The Auditors of Reality watch the Discworld to ensure everything obeys The Rules. As Death starts developing a personality the Auditors feel that he does not perform his Duty in the right way. They send him to live like everyone else. Travelling to the Octarine Grass Country, he assumes the name "Bill Door" and he works as a farm hand for the elderly Miss Flitworth. She is a spinster whose fiancé, Rufus, died on a last smuggling expedition many years ago. There are rumours that he had had second thoughts about their marriage but she does not believe them.

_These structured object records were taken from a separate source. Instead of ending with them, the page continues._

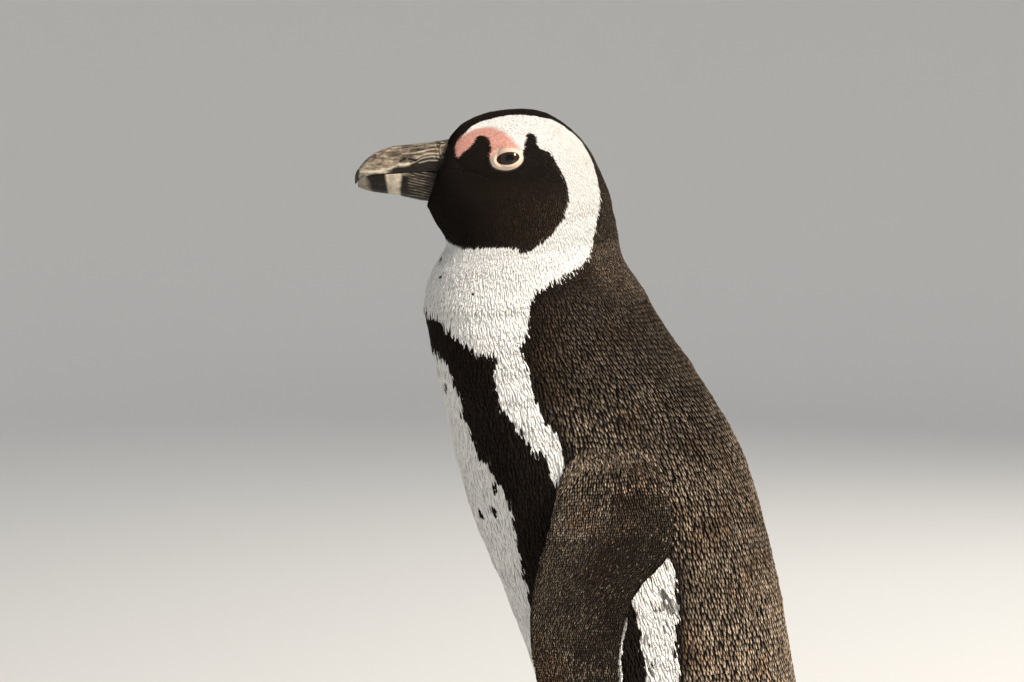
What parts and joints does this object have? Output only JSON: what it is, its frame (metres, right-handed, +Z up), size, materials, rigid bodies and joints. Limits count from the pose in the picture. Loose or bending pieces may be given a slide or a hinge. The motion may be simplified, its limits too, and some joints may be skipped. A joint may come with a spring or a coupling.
{
  "type": "african penguin",
  "caption": "Life-size still model of a standing African penguin, with black and white plumage, flippers at its sides and webbed feet flat on the floor.",
  "frame": {"origin": "centre of the bounding box at the level of the soles", "axes": "+Z up; the bird faces -Y and its left side is at +X"},
  "size_m": [0.1674, 0.2924, 0.5221],
  "materials": {
    "black_plumage": "small overlapping feathers, satin",
    "white_plumage": "small overlapping feathers, matte",
    "bill_horn": "worn horn, satin",
    "foot_skin": "scaly skin, matte",
    "claw_horn": "horn, satin",
    "eye": "wet, glossy"
  },
  "bodies": {
    "root": {"head": "black_plumage", "neck": "white_plumage", "trunk": "black_plumage", "tail": "black_plumage", "flipper_left": "black_plumage", "flipper_right": "black_plumage", "leg_left": "white_plumage", "leg_right": "white_plumage", "foot_left": "foot_skin", "foot_right": "foot_skin", "bill_upper": "bill_horn", "bill_lower": "bill_horn", "eye_left": "eye", "eye_right": "eye", "claw_inner_left": "claw_horn", "claw_inner_right": "claw_horn", "claw_middle_left": "claw_horn", "claw_middle_right": "claw_horn", "claw_outer_left": "claw_horn", "claw_outer_right": "claw_horn", "claw_hallux_left": "claw_horn", "claw_hallux_right": "claw_horn"}
  },
  "joints": []
}
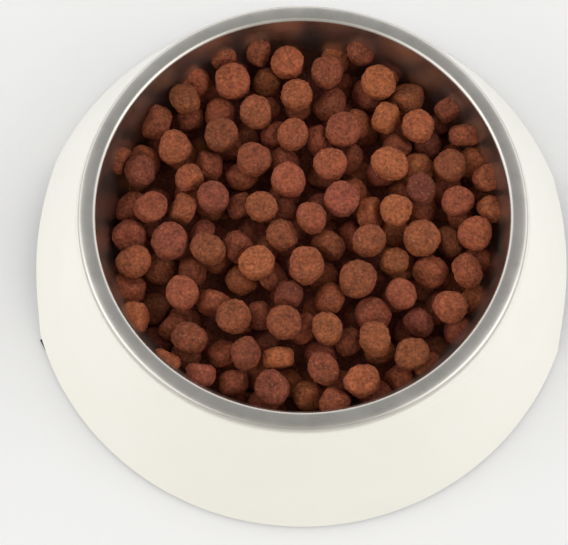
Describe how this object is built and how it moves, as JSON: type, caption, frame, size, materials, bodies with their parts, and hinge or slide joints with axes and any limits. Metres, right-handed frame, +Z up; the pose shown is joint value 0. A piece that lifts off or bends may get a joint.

While every other species creates a new Death for themselves, humans need more time for their Death to be completed. As a result, the life force of dead humans starts to build up; this results in poltergeist activity, ghosts, and other paranormal phenomena. Most notable is the return of the recently deceased wizard Windle Poons, who was really looking forward to reincarnation. After several misadventures, including being accosted by his oldest friends, he finds himself attending the Fresh Start club, an undead-rights group led by Reg Shoe. The Fresh Start club and the wizards of Unseen University discover that the city of Ankh-Morpork is being invaded by a parasitic lifeform that feeds on cities and hatches from eggs that resemble snow globes. Tracking its middle form, shopping trolleys, the Fresh Start club and the wizards invade and destroy the third form, a shopping mall.

When humankind finally thinks of a New Death, one with a crown and without any humanity or human face, it comes to take Bill Door. Death/Door, having planned for this moment for some time, outwits and destroys it. Having defeated the New Death, Death absorbs the other Deaths back into him, with the exception of the Death of Rats (and ultimately, the Death of Fleas). Death confronts Azrael, the Death of the Universe, and states that the Deaths have to care or they do not exist and there is nothing but Oblivion, which must also end some time.

Death asks for and receives some time. He meets up with Miss Flitworth again and offers her unlimited dreams. She asks to go to the local Harvest Dance. They prepare and join the townspeople for a full night of dancing.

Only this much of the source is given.